## Goal:
What follows are records. Restate all of them word for word.

## Records for processing:
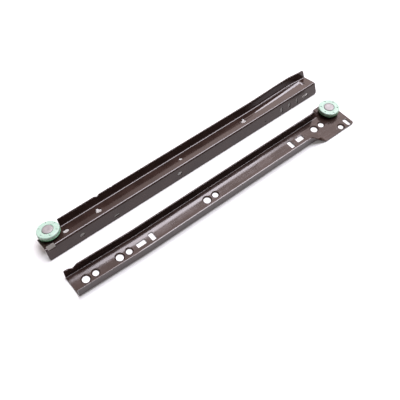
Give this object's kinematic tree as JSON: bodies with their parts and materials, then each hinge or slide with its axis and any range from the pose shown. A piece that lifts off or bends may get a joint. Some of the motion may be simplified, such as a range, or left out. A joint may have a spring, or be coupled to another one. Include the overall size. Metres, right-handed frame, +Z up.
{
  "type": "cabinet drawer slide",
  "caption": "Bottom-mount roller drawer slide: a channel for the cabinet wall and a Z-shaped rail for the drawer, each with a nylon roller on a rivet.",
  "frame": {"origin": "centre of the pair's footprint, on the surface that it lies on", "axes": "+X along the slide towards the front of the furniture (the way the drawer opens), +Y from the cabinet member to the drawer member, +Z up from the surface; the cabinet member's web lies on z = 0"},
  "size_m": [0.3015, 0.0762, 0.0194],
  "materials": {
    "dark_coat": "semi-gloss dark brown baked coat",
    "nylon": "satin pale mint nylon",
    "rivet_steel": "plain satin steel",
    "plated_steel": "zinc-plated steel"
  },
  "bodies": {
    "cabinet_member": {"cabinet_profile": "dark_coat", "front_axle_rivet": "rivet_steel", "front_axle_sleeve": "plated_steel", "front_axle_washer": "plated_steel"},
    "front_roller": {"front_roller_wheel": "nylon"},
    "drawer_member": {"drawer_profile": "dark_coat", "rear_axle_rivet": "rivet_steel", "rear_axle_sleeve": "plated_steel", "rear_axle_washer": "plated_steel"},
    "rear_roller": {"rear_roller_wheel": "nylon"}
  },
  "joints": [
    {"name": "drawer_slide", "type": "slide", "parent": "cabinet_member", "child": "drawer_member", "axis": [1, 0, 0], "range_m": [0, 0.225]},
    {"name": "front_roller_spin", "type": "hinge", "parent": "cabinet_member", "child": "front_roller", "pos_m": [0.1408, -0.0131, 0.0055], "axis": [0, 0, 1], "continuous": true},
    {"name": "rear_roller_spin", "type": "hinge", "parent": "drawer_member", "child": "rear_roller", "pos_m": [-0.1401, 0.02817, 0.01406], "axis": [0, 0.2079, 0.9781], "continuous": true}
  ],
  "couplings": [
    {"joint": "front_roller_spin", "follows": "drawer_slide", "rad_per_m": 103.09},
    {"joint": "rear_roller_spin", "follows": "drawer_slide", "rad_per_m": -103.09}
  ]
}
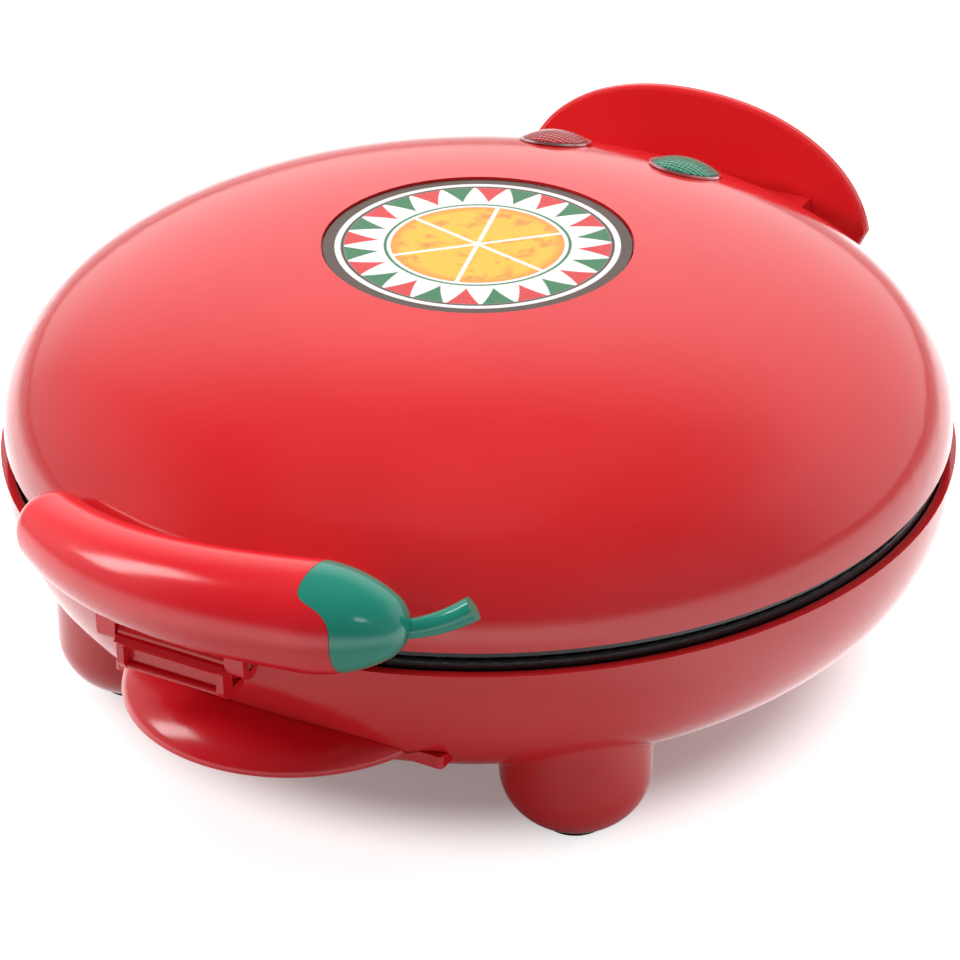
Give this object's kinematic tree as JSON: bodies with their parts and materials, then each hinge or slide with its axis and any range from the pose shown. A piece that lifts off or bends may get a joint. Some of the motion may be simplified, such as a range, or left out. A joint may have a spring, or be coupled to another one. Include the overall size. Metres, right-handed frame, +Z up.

## Written reply:
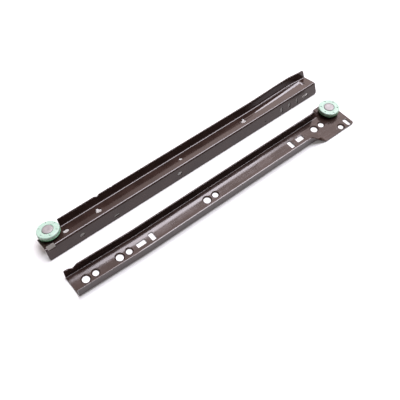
Give this object's kinematic tree as JSON: bodies with their parts and materials, then each hinge or slide with its axis and any range from the pose shown. A piece that lifts off or bends may get a joint. Some of the motion may be simplified, such as a range, or left out. A joint may have a spring, or be coupled to another one. Include the overall size. Metres, right-handed frame, +Z up.
{
  "type": "cabinet drawer slide",
  "caption": "Bottom-mount roller drawer slide: a channel for the cabinet wall and a Z-shaped rail for the drawer, each with a nylon roller on a rivet.",
  "frame": {"origin": "centre of the pair's footprint, on the surface that it lies on", "axes": "+X along the slide towards the front of the furniture (the way the drawer opens), +Y from the cabinet member to the drawer member, +Z up from the surface; the cabinet member's web lies on z = 0"},
  "size_m": [0.3015, 0.0762, 0.0194],
  "materials": {
    "dark_coat": "semi-gloss dark brown baked coat",
    "nylon": "satin pale mint nylon",
    "rivet_steel": "plain satin steel",
    "plated_steel": "zinc-plated steel"
  },
  "bodies": {
    "cabinet_member": {"cabinet_profile": "dark_coat", "front_axle_rivet": "rivet_steel", "front_axle_sleeve": "plated_steel", "front_axle_washer": "plated_steel"},
    "front_roller": {"front_roller_wheel": "nylon"},
    "drawer_member": {"drawer_profile": "dark_coat", "rear_axle_rivet": "rivet_steel", "rear_axle_sleeve": "plated_steel", "rear_axle_washer": "plated_steel"},
    "rear_roller": {"rear_roller_wheel": "nylon"}
  },
  "joints": [
    {"name": "drawer_slide", "type": "slide", "parent": "cabinet_member", "child": "drawer_member", "axis": [1, 0, 0], "range_m": [0, 0.225]},
    {"name": "front_roller_spin", "type": "hinge", "parent": "cabinet_member", "child": "front_roller", "pos_m": [0.1408, -0.0131, 0.0055], "axis": [0, 0, 1], "continuous": true},
    {"name": "rear_roller_spin", "type": "hinge", "parent": "drawer_member", "child": "rear_roller", "pos_m": [-0.1401, 0.02817, 0.01406], "axis": [0, 0.2079, 0.9781], "continuous": true}
  ],
  "couplings": [
    {"joint": "front_roller_spin", "follows": "drawer_slide", "rad_per_m": 103.09},
    {"joint": "rear_roller_spin", "follows": "drawer_slide", "rad_per_m": -103.09}
  ]
}
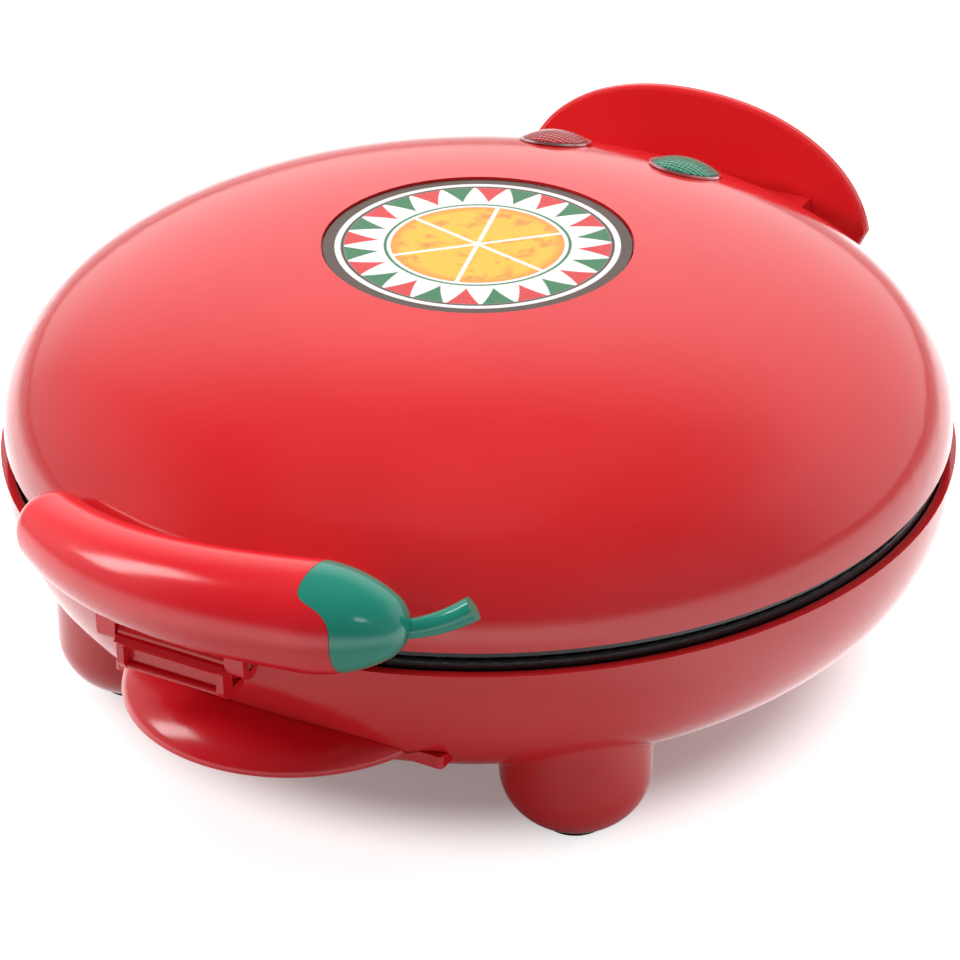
Give this object's kinematic tree as JSON: bodies with their parts and materials, then each hinge or slide with its axis and any range from the pose shown. A piece that lifts off or bends may get a joint. Some of the motion may be simplified, such as a range, or left out. A joint may have a spring, or be coupled to another one. Include the overall size. Metres, right-handed frame, +Z up.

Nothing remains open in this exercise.